● **Exercise instructions**: Repeat the material exactly, every line of it.

### Data excerpt

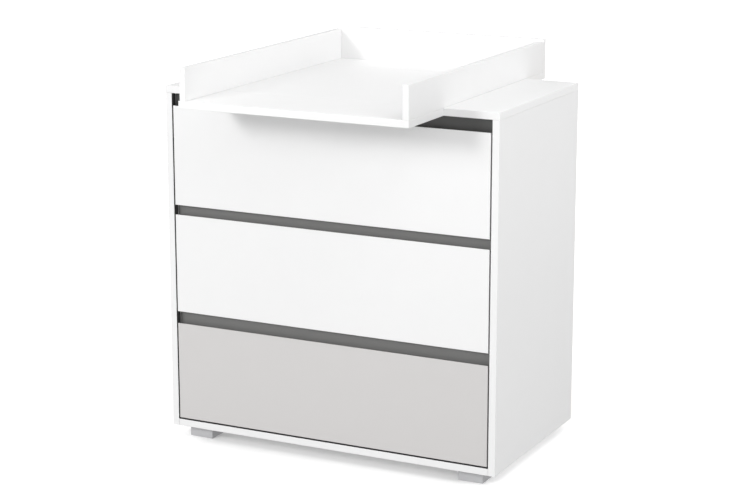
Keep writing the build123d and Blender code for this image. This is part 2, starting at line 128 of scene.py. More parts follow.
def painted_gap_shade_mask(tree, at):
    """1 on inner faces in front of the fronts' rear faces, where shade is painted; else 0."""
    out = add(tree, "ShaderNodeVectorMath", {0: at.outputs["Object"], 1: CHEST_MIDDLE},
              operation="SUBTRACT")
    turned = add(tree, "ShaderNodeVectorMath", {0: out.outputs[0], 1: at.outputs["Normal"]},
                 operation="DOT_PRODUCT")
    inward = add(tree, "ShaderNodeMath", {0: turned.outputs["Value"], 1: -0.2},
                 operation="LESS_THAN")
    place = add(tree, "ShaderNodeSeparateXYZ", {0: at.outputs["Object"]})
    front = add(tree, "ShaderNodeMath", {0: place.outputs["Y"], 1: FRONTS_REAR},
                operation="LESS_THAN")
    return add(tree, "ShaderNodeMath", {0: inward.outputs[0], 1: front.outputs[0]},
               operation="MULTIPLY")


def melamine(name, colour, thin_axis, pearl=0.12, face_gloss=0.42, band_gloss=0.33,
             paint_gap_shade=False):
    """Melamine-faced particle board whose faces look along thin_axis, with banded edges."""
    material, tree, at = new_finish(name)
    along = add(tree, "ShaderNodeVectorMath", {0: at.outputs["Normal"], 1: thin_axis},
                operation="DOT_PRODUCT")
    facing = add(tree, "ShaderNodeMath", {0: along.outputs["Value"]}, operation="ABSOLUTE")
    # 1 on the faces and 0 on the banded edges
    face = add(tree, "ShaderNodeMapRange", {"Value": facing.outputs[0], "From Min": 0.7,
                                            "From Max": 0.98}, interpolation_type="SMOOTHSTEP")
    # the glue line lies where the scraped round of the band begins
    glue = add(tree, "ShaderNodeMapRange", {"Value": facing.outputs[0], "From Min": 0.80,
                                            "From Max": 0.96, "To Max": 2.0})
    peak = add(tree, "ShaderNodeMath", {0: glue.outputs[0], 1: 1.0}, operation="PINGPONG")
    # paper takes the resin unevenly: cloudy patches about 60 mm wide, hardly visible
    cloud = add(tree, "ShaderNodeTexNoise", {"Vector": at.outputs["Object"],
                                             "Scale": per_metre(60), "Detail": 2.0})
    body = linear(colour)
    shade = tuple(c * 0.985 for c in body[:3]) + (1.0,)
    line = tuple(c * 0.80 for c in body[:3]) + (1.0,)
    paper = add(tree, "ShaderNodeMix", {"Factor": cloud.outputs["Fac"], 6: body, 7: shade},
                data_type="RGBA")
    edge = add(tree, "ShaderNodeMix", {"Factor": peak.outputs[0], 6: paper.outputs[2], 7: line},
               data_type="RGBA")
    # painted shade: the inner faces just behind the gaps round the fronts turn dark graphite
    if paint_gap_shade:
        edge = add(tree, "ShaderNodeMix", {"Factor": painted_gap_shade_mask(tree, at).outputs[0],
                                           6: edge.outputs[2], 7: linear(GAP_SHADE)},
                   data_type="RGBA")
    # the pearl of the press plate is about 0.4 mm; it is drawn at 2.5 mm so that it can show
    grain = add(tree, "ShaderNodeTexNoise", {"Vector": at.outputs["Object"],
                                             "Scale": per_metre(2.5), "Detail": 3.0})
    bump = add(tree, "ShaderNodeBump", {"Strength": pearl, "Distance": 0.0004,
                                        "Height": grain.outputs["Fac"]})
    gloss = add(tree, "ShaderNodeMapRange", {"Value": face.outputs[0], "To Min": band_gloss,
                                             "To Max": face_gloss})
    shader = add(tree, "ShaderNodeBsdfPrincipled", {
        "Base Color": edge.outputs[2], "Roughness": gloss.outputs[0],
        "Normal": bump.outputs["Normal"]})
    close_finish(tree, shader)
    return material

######

● **Result of the task**:
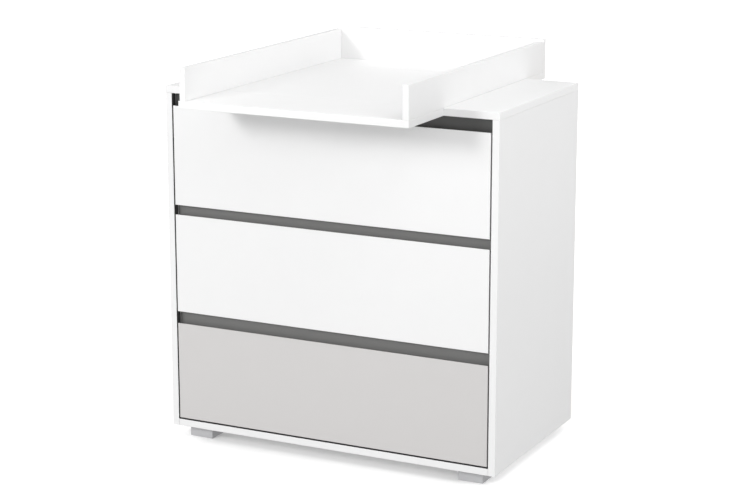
Keep writing the build123d and Blender code for this image. This is part 2, starting at line 128 of scene.py. More parts follow.
def painted_gap_shade_mask(tree, at):
    """1 on inner faces in front of the fronts' rear faces, where shade is painted; else 0."""
    out = add(tree, "ShaderNodeVectorMath", {0: at.outputs["Object"], 1: CHEST_MIDDLE},
              operation="SUBTRACT")
    turned = add(tree, "ShaderNodeVectorMath", {0: out.outputs[0], 1: at.outputs["Normal"]},
                 operation="DOT_PRODUCT")
    inward = add(tree, "ShaderNodeMath", {0: turned.outputs["Value"], 1: -0.2},
                 operation="LESS_THAN")
    place = add(tree, "ShaderNodeSeparateXYZ", {0: at.outputs["Object"]})
    front = add(tree, "ShaderNodeMath", {0: place.outputs["Y"], 1: FRONTS_REAR},
                operation="LESS_THAN")
    return add(tree, "ShaderNodeMath", {0: inward.outputs[0], 1: front.outputs[0]},
               operation="MULTIPLY")


def melamine(name, colour, thin_axis, pearl=0.12, face_gloss=0.42, band_gloss=0.33,
             paint_gap_shade=False):
    """Melamine-faced particle board whose faces look along thin_axis, with banded edges."""
    material, tree, at = new_finish(name)
    along = add(tree, "ShaderNodeVectorMath", {0: at.outputs["Normal"], 1: thin_axis},
                operation="DOT_PRODUCT")
    facing = add(tree, "ShaderNodeMath", {0: along.outputs["Value"]}, operation="ABSOLUTE")
    # 1 on the faces and 0 on the banded edges
    face = add(tree, "ShaderNodeMapRange", {"Value": facing.outputs[0], "From Min": 0.7,
                                            "From Max": 0.98}, interpolation_type="SMOOTHSTEP")
    # the glue line lies where the scraped round of the band begins
    glue = add(tree, "ShaderNodeMapRange", {"Value": facing.outputs[0], "From Min": 0.80,
                                            "From Max": 0.96, "To Max": 2.0})
    peak = add(tree, "ShaderNodeMath", {0: glue.outputs[0], 1: 1.0}, operation="PINGPONG")
    # paper takes the resin unevenly: cloudy patches about 60 mm wide, hardly visible
    cloud = add(tree, "ShaderNodeTexNoise", {"Vector": at.outputs["Object"],
                                             "Scale": per_metre(60), "Detail": 2.0})
    body = linear(colour)
    shade = tuple(c * 0.985 for c in body[:3]) + (1.0,)
    line = tuple(c * 0.80 for c in body[:3]) + (1.0,)
    paper = add(tree, "ShaderNodeMix", {"Factor": cloud.outputs["Fac"], 6: body, 7: shade},
                data_type="RGBA")
    edge = add(tree, "ShaderNodeMix", {"Factor": peak.outputs[0], 6: paper.outputs[2], 7: line},
               data_type="RGBA")
    # painted shade: the inner faces just behind the gaps round the fronts turn dark graphite
    if paint_gap_shade:
        edge = add(tree, "ShaderNodeMix", {"Factor": painted_gap_shade_mask(tree, at).outputs[0],
                                           6: edge.outputs[2], 7: linear(GAP_SHADE)},
                   data_type="RGBA")
    # the pearl of the press plate is about 0.4 mm; it is drawn at 2.5 mm so that it can show
    grain = add(tree, "ShaderNodeTexNoise", {"Vector": at.outputs["Object"],
                                             "Scale": per_metre(2.5), "Detail": 3.0})
    bump = add(tree, "ShaderNodeBump", {"Strength": pearl, "Distance": 0.0004,
                                        "Height": grain.outputs["Fac"]})
    gloss = add(tree, "ShaderNodeMapRange", {"Value": face.outputs[0], "To Min": band_gloss,
                                             "To Max": face_gloss})
    shader = add(tree, "ShaderNodeBsdfPrincipled", {
        "Base Color": edge.outputs[2], "Roughness": gloss.outputs[0],
        "Normal": bump.outputs["Normal"]})
    close_finish(tree, shader)
    return material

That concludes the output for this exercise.